Per molti versi questo film può essere considerato il punto cruciale della carriera di Roman Polanski. Le ragioni sono almeno tre. Innanzitutto L’inquilino del terzo piano segna il suo grande ritorno in Francia, dopo la conquista di Hollywood, in secondo luogo perché prolunga il gusto di Polanski per universi malsani e angoscianti pur dando un punto definitivo a questo tipo di film (in seguito il cineasta si avventurerà poi verso qualcosa di più genere popolare e spettacolare), infine perché tende a far sentire, e in modo molto più assertivo che altrove, quel sentimento di alienazione che ha segnato gran parte della sua filmografia. In questo senso, L’inquilino del terzo piano supera anche Rosemary’s baby nella sua ambizione perché condensa tutte le ossessioni del suo autore in uno scenario ordinario e per questo più inquietante, perché sembra chiamare in causa lo spettatore mettendolo in guardia dal sentirsi al riparo dalla sorte del protagonista.

Infatti Polanski non ha bisogno di quasi nulla per creare un trauma diffuso nel suo pubblico. A suscitare inquietudine sono semplici dettagli quotidiani che, inquadrati da una certa angolazione o attraverso una maliziosa stilizzazione, diventano fonte di vero e proprio terrore. In un certo senso possiamo quasi considerare il film come tranquillo, stranamente diurno e banale, segnato da una regia relativamente scarna e priva di effetti stilistici. Polanski si diverte con la ripetizione ossessiva di motivi (tra cui la vertiginosa inquadratura della tromba delle scale da un’angolazione bassa), con il progressivo restringimento dell’azione alla semplice ambientazione dell’appartamento dove il protagonista si isola per instillare una crudeltà che vira gradualmente al surreale e lo sviluppo di un’atmosfera che sembra dissolvere la reale identità dell’eroe in un bagno di paura. Ma soprattutto, segno di assoluta coerenza con il suo soggetto, il cineasta non esita a portare il suo eroe a perdere la sua virilità al punto da identificarsi con l’ex inquilina, fino a riprodurne il gesto estremo finale.

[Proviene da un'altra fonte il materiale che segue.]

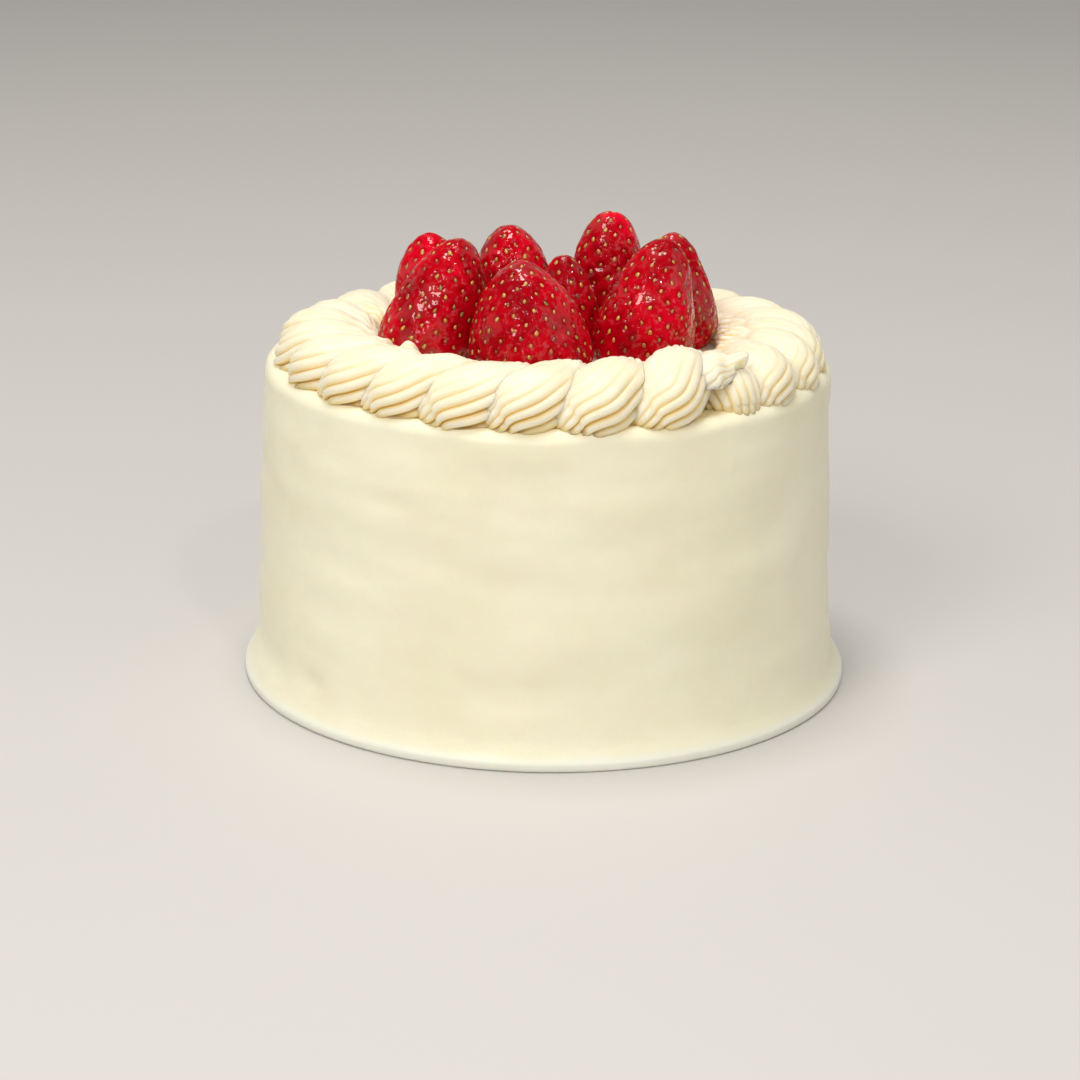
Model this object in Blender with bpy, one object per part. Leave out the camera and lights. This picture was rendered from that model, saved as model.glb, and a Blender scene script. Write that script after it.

Si è detto dell’accoglienza riservata al film alla sua uscita: lo stesso Polanski ammise alcuni errori eppure – a distanza di quasi cinquant’anni – L’inquilino del terzo piano appare un’opera del tutto straordinaria, dove la poesia gareggia con il pathos in una Parigi fantastica e ostile. Un grande capolavoro dell’ansia!